>> start

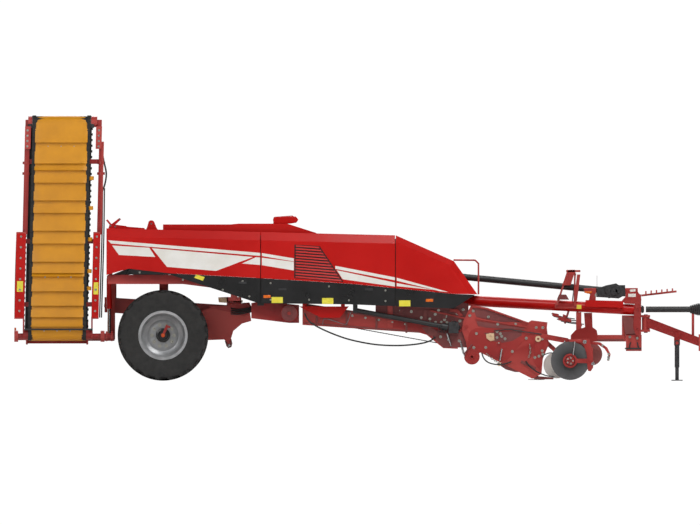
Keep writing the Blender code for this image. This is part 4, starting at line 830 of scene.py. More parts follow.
def diggingDetail():
    f = digger["face"]
    for out, face in ((-1, f), (1, -f + (boxOf("digging_web")[0][1] + boxOf("digging_web")[1][1]))):
        side = "right" if out < 0 else "left"
        def y(a, b):
            return sorted((face + out * a, face + out * b))
        heap = Heap()
        plate(heap, digger["hook"], *y(0.0005, 0.0065))
        plate(heap, digger["cheek"], *y(0.0005, 0.0085))
        # folded edges along the top of the inclined side and down its slope
        plate(heap, [(4.645, 1.135), (4.88, 1.095), (5.50, 0.875), (5.50, 0.86), (4.88, 1.075), (4.645, 1.115)],
              *y(0.0005, 0.030))
        plate(heap, [(4.70, 0.95), (5.48, 0.815), (5.48, 0.80), (4.70, 0.93)], *y(0.0005, 0.022))
        plate(heap, [(4.56, 0.60), (4.72, 0.60), (4.76, 0.40), (4.72, 0.33), (4.60, 0.33), (4.58, 0.42)],
              *y(-0.010, 0.004))
        heap.build("digger_side_plates_" + side, frameEnamel, "digger", bevel=0.0015)
        # thin dark sheets laid on the side plates below the folded edges: painted shade
        dark = Heap()
        plate(dark, digger["shade"], *y(0.0066, 0.0085))
        plate(dark, [(4.66, 1.10), (4.88, 1.065), (5.40, 0.885), (5.06, 0.885), (4.72, 0.96)], *y(0.0005, 0.003))
        plate(dark, [(4.72, 0.90), (5.44, 0.79), (5.44, 0.765), (4.86, 0.80), (4.74, 0.83)], *y(0.0066, 0.009))
        dark.build("digger_shade_plates_" + side, shadedRedEnamel, "digger", bevel=0.001)
        parts = Heap()
        for x, z, r in ((4.93, 0.665, 0.052), (5.06, 0.25, 0.030), (5.65, 0.63, 0.045)):
            ringAt(parts, x, face + out * 0.020, z, 0.016, r, 0.026)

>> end

* What to produce *
Repeat the material above in full, keeping every word.

* Result of this task *
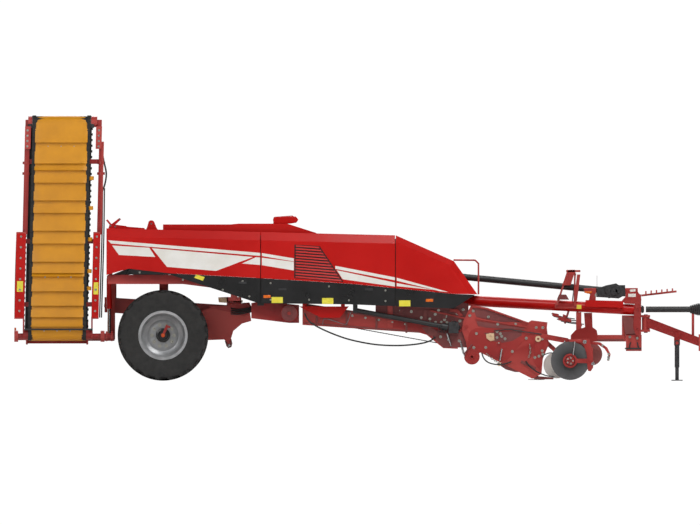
Keep writing the Blender code for this image. This is part 4, starting at line 830 of scene.py. More parts follow.
def diggingDetail():
    f = digger["face"]
    for out, face in ((-1, f), (1, -f + (boxOf("digging_web")[0][1] + boxOf("digging_web")[1][1]))):
        side = "right" if out < 0 else "left"
        def y(a, b):
            return sorted((face + out * a, face + out * b))
        heap = Heap()
        plate(heap, digger["hook"], *y(0.0005, 0.0065))
        plate(heap, digger["cheek"], *y(0.0005, 0.0085))
        # folded edges along the top of the inclined side and down its slope
        plate(heap, [(4.645, 1.135), (4.88, 1.095), (5.50, 0.875), (5.50, 0.86), (4.88, 1.075), (4.645, 1.115)],
              *y(0.0005, 0.030))
        plate(heap, [(4.70, 0.95), (5.48, 0.815), (5.48, 0.80), (4.70, 0.93)], *y(0.0005, 0.022))
        plate(heap, [(4.56, 0.60), (4.72, 0.60), (4.76, 0.40), (4.72, 0.33), (4.60, 0.33), (4.58, 0.42)],
              *y(-0.010, 0.004))
        heap.build("digger_side_plates_" + side, frameEnamel, "digger", bevel=0.0015)
        # thin dark sheets laid on the side plates below the folded edges: painted shade
        dark = Heap()
        plate(dark, digger["shade"], *y(0.0066, 0.0085))
        plate(dark, [(4.66, 1.10), (4.88, 1.065), (5.40, 0.885), (5.06, 0.885), (4.72, 0.96)], *y(0.0005, 0.003))
        plate(dark, [(4.72, 0.90), (5.44, 0.79), (5.44, 0.765), (4.86, 0.80), (4.74, 0.83)], *y(0.0066, 0.009))
        dark.build("digger_shade_plates_" + side, shadedRedEnamel, "digger", bevel=0.001)
        parts = Heap()
        for x, z, r in ((4.93, 0.665, 0.052), (5.06, 0.25, 0.030), (5.65, 0.63, 0.045)):
            ringAt(parts, x, face + out * 0.020, z, 0.016, r, 0.026)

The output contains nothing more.